# DATA EXTRACT:
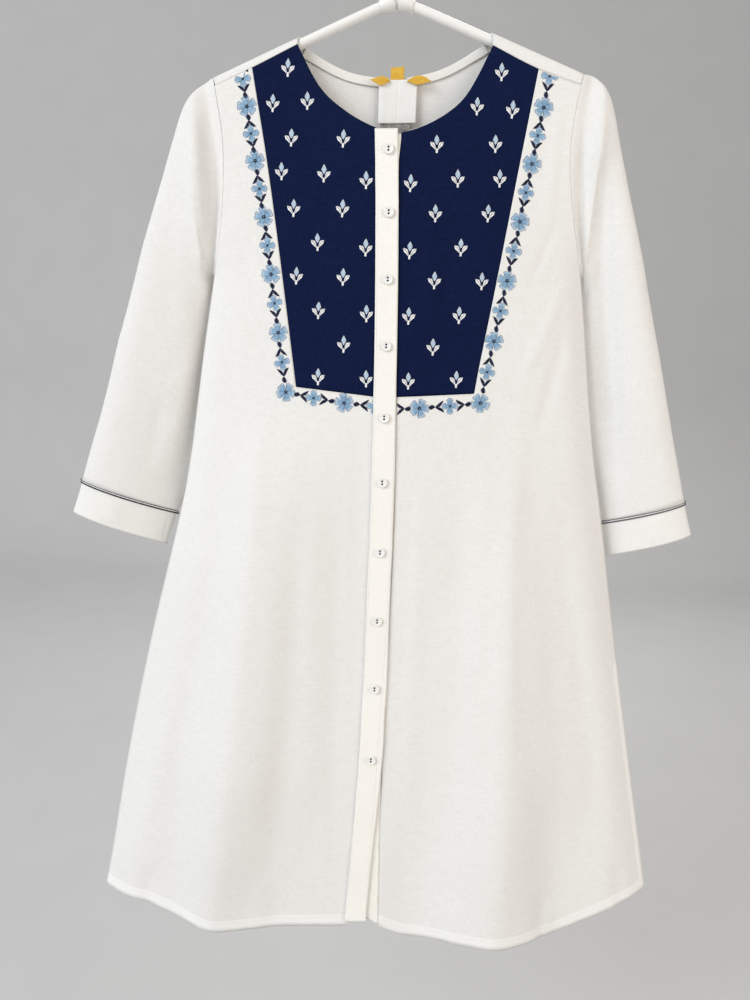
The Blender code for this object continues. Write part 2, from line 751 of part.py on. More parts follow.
def build_button(name, button, cutter, material):
    """Turned disc with a raised rim and two sewing holes."""
    profile = (
        (0.0, 0.62), (0.55, 0.66), (0.68, 0.94), (0.82, 1.0),
        (0.95, 0.86), (1.0, 0.55), (0.86, 0.0), (0.0, 0.0),
    )
    bm = bmesh.new()
    points = [bm.verts.new((r * BUTTON_RADIUS, 0.0, h * BUTTON_HEIGHT)) for r, h in profile]
    edges = [bm.edges.new((points[i], points[i + 1])) for i in range(len(points) - 1)]
    bmesh.ops.spin(bm, geom=points + edges, cent=(0, 0, 0), axis=(0, 0, 1),
                   angle=2 * math.pi, steps=BUTTON_SEGMENTS)
    bmesh.ops.remove_doubles(bm, verts=bm.verts, dist=0.00002)
    seat = button_seat(button)
    for vert in bm.verts:
        x, y, height = vert.co
        vert.co = seat + Vector((x, -height, y))
    disc = finish(name, bm, material)
    cut = disc.modifiers.new("holes", "BOOLEAN")
    cut.operation = "DIFFERENCE"
    cut.solver = "EXACT"
    cut.object = cutter
    return disc


def build_hole_cutter(collection):
    bm = bmesh.new()
    for button in BUTTONS:
        seat = button_seat(button)
        for step in (-0.5, 0.5):
            made = bmesh.ops.create_cone(bm, cap_ends=True, segments=8,
                                         radius1=BUTTON_HOLE_RADIUS, radius2=BUTTON_HOLE_RADIUS,
                                         depth=3 * BUTTON_HEIGHT)
            for vert in made["verts"]:
                x, y, height = vert.co
                vert.co = seat + Vector((x, -height, y + step * BUTTON_HOLE_APART))
    cutter = new_object("hole_cutter", bm, collection)
    cutter.hide_render = True
    cutter.display_type = "WIRE"
    return cutter


# ---- hanger ---------------------------------------------------------------
def tube_curve(name, points, radius, material, sides=2):
    curve = bpy.data.curves.new(name, "CURVE")
    curve.dimensions = "3D"
    curve.bevel_depth = radius
    curve.bevel_resolution = sides
    curve.use_fill_caps = True
    spline = curve.splines.new("POLY")
    spline.points.add(len(points) - 1)
    for spot, (point, share) in zip(spline.points, points):
        spot.co = (point.x, point.y, point.z, 1.0)
        spot.radius = share
    tube = bpy.data.objects.new(name, curve)
    PART.objects.link(tube)
    curve.materials.append(material)
    return tube


def build_arms(material):
    """One bowed tube with rounded ends, thicker at the hub."""
    half_steps = 13
    points = []
    for i in range(-half_steps, half_steps + 1):
        out = ARM_REACH * abs(i) / half_steps
        x = math.copysign(out, i)
        z = ARM_TOP_Z - ARM_SLOPE * math.hypot(out, ARM_BOW)
        points.append((hung(x, 0.0, z), 1.0))
    for end in (0, -1):
        point, _ = points[end]
        points[end] = (point, 0.55)
    return tube_curve("hanger_arms", points, TUBE_RADIUS, material, sides=3)


def build_hook(material):
    """Plain hook standing on the hub."""
    foot = ARM_TOP_Z - ARM_SLOPE * ARM_BOW + TUBE_RADIUS + SEAM
    bend = HOOK_RADIUS + HOOK_TUBE
    hub = HUB_RADIUS / HOOK_TUBE

    def on_hook(degrees):
        turn = math.radians(degrees)
        return Vector((bend * math.cos(turn), 0.0, bend * math.sin(turn) - HOOK_RADIUS))

    join = on_hook(HOOK_START)
    stem = Vector((0.0, 0.0, join.z - HOOK_NECK))
    turn = math.radians(HOOK_START)
    run_in = Vector((-math.sin(turn), 0.0, math.cos(turn))) * HOOK_NECK / 2
    pulls = (stem, stem + Vector((0.0, 0.0, HOOK_NECK / 2)), join - run_in, join)
    points = [(Vector((0.0, 0.0, foot)), hub), (Vector((0.0, 0.0, foot + HUB_HEIGHT)), hub)]
    points.append((Vector((0.0, 0.0, foot + HUB_HEIGHT + HUB_TAPER)), 1.0))
    neck = interpolate_bezier(*pulls, NECK_STEPS)
    points += [(point, 1.0) for point in neck[:-1]]
    for i in range(HOOK_STEPS + 1):
        points.append((on_hook(HOOK_START + HOOK_SWEEP * i / HOOK_STEPS), 1.0))
    return tube_curve("hanger_hook", points, HOOK_TUBE, material, sides=2)


# ---- making solids --------------------------------------------------------
def new_object(name, bm, collection):
    mesh = bpy.data.meshes.new(name)
    bm.to_mesh(mesh)
    bm.free()
    made = bpy.data.objects.new(name, mesh)
    collection.objects.link(made)
    return made


def finish(name, bm, material):
    bmesh.ops.recalc_face_normals(bm, faces=bm.faces)
    for face in bm.faces:
        face.smooth = True
    made = new_object(name, bm, PART)
    made.data.materials.append(material)
    return made


def cloth(name, columns, keep, wall, material, flip, closed=False):
    """Sheet over a grid of points, given its wall inward from those points."""
    bm = bmesh.new()
    verts = {}
    count = len(columns)

    def corner(i, j):
        if closed and i == count - 1:
            i = 0
        if (i, j) not in verts:
            verts[(i, j)] = bm.verts.new(columns[i][j])
        return verts[(i, j)]

    for i in range(count - 1):
        for j in range(len(columns[i]) - 1):
            spots = (columns[i][j], columns[i + 1][j], columns[i + 1][j + 1], columns[i][j + 1])
            if None in spots or (keep and not keep(i, j)):
                continue
            quad = [corner(i, j), corner(i + 1, j), corner(i + 1, j + 1), corner(i, j + 1)]
            if flip:
                quad.reverse()
            face = bm.faces.new(quad)
            face.smooth = True
    sheet = new_object(name, bm, PART)
    sheet.data.materials.append(material)
    shell = sheet.modifiers.new("wall", "SOLIDIFY")
    shell.thickness = wall
    shell.offset = -1.0
    shell.use_even_offset = False
    shell.use_rim = True
    return sheet


def principled(name, colour, roughness, metallic=0.0):
    material = bpy.data.materials.new(name)
    material.use_nodes = True
    shader = material.node_tree.nodes["Principled BSDF"]
    shader.inputs["Base Color"].default_value = (*colour, 1.0)
    shader.inputs["Roughness"].default_value = roughness
    shader.inputs["Metallic"].default_value = metallic
    material.diffuse_color = (*colour, 1.0)
    return material


# ---- build ----------------------------------------------------------------
for old in list(bpy.data.objects):
    bpy.data.objects.remove(old, do_unlink=True)

PART = bpy.data.collections.new("kurta_tunic")
bpy.context.scene.collection.children.link(PART)
CUTTERS = bpy.data.collections.new("cutters")
bpy.context.scene.collection.children.link(CUTTERS)

off_white = principled("off_white_cloth", (0.84, 0.83, 0.79), 0.85)
cream = principled("cream_placket_cloth", (0.88, 0.86, 0.80), 0.82)
navy = principled("navy_yoke_cloth", (0.010, 0.020, 0.075), 0.80)
navy_trim = principled("navy_trim_cord", (0.030, 0.045, 0.130), 0.75)
yellow = principled("yellow_label_tape", (0.76, 0.46, 0.06), 0.70)
white_tape = principled("white_label_tape", (0.86, 0.85, 0.83), 0.65)
grey_tape = principled("grey_label_tape", (0.36, 0.35, 0.33), 0.70)
button_white = principled("white_button", (0.86, 0.85, 0.82), 0.35)
hanger_white = principled("white_hanger_plastic", (0.85, 0.84, 0.80), 0.30)

SIDES = (("right", -1), ("left", 1))
for word, side in SIDES:
    build_front("front_" + word, side, off_white)
    build_yoke("yoke_" + word, side, navy)
    build_sleeve("sleeve_" + word, side, off_white)
    build_cuff("cuff_" + word, side, off_white)
    build_trim("cuff_trim_" + word, side, navy_trim)
    build_front_band("neck_band_" + word, side, off_white)
build_back(off_white)
build_back_band("neck_band_back", off_white)
build_placket("placket_over", cream)
build_under_placket("placket_under", cream)

TAPES = {"neck_label": yellow, "label_loop": yellow, "care_label": grey_tape, "size_strip": white_tape}
for label in LABELS:
    build_label(label, TAPES[label.name])

hole_cutter = build_hole_cutter(CUTTERS)
for number, spot in enumerate(BUTTONS):
    build_button("button_%02d" % (number + 1), spot, hole_cutter, button_white)

build_arms(hanger_white)
build_hook(hanger_white)
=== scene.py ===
import math
from collections import namedtuple

import bmesh
import bpy
from mathutils import Matrix, Vector, noise
from mathutils.bvhtree import BVHTree
from mathutils.kdtree import KDTree


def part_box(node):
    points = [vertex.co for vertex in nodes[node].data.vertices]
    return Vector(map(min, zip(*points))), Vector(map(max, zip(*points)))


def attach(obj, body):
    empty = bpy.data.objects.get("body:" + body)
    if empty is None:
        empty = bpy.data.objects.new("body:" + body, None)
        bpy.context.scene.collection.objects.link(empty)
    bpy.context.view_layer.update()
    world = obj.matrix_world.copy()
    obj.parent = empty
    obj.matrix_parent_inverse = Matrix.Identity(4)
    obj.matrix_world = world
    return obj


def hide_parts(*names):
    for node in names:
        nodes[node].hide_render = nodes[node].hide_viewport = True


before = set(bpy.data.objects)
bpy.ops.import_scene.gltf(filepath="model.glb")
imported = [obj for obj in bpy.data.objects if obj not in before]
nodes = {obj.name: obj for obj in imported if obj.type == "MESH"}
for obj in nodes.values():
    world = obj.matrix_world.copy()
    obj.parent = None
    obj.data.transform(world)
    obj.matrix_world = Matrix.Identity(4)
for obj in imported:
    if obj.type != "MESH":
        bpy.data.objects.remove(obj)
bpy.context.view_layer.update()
scene = bpy.context.scene
print("frame loaded:", len(nodes), "nodes")

tilt = 0.030   # the garment hangs a little higher at the wearer's left
merge = 2e-6   # corners of the solids closer than this are one
hemTop = -1.02   # the lower edges lie below this


# small helpers

def soft(t):
    t = min(max(t, 0.0), 1.0)
    return t * t * (3.0 - 2.0 * t)


def between(rows, at):
    # reads a short table of (place, value) rows in rising order
    if at <= rows[0][0]:
        return rows[0][1]
    for (a, low), (b, high) in zip(rows, rows[1:]):
        if at <= b:
            return low + (high - low) * (at - a) / (b - a)
    return rows[-1][1]


def mixed(a, b, t):
    return a + (b - a) * t


def flicker(number):
    # an even, repeatable unevenness from -1 to 1
    return noise.noise(Vector((number * 0.731, number * 0.417 + 3.1, 0.37))) * 1.6


def treeOf(points):
    # a search tree for the nearest of some points
    tree = KDTree(len(points))
    for number, point in enumerate(points):
        tree.insert(point, number)
    tree.balance()
    return tree


def addNode(tree, kind, inputs=None, **settings):
    node = tree.nodes.new(kind)
    for name, value in settings.items():
        setattr(node, name, value)
    for name, value in (inputs or {}).items():
        node.inputs[name].default_value = value
    return node


def wire(tree, source, output, target, socket):
    tree.links.new(source.outputs[output], target.inputs[socket])


def mathNode(tree, operation, first, second=None, third=None):
    node = addNode(tree, "ShaderNodeMath", operation=operation)
    for place, value in enumerate((first, second, third)):
        if value is None:
            continue
        if isinstance(value, tuple):
            tree.links.new(value[0].outputs[value[1]], node.inputs[place])
        else:
            node.inputs[place].default_value = value
    return node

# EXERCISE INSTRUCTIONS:
Proceeding from the line containing "hole_cutter = build_hole_cutter(CUTTERS)" through the line containing "before = set(bpy.data.objects)", transcribe the lines above exactly, both end lines included.

# WRITTEN RESPONSE:
hole_cutter = build_hole_cutter(CUTTERS)
for number, spot in enumerate(BUTTONS):
    build_button("button_%02d" % (number + 1), spot, hole_cutter, button_white)

build_arms(hanger_white)
build_hook(hanger_white)
=== scene.py ===
import math
from collections import namedtuple

import bmesh
import bpy
from mathutils import Matrix, Vector, noise
from mathutils.bvhtree import BVHTree
from mathutils.kdtree import KDTree


def part_box(node):
    points = [vertex.co for vertex in nodes[node].data.vertices]
    return Vector(map(min, zip(*points))), Vector(map(max, zip(*points)))


def attach(obj, body):
    empty = bpy.data.objects.get("body:" + body)
    if empty is None:
        empty = bpy.data.objects.new("body:" + body, None)
        bpy.context.scene.collection.objects.link(empty)
    bpy.context.view_layer.update()
    world = obj.matrix_world.copy()
    obj.parent = empty
    obj.matrix_parent_inverse = Matrix.Identity(4)
    obj.matrix_world = world
    return obj


def hide_parts(*names):
    for node in names:
        nodes[node].hide_render = nodes[node].hide_viewport = True


before = set(bpy.data.objects)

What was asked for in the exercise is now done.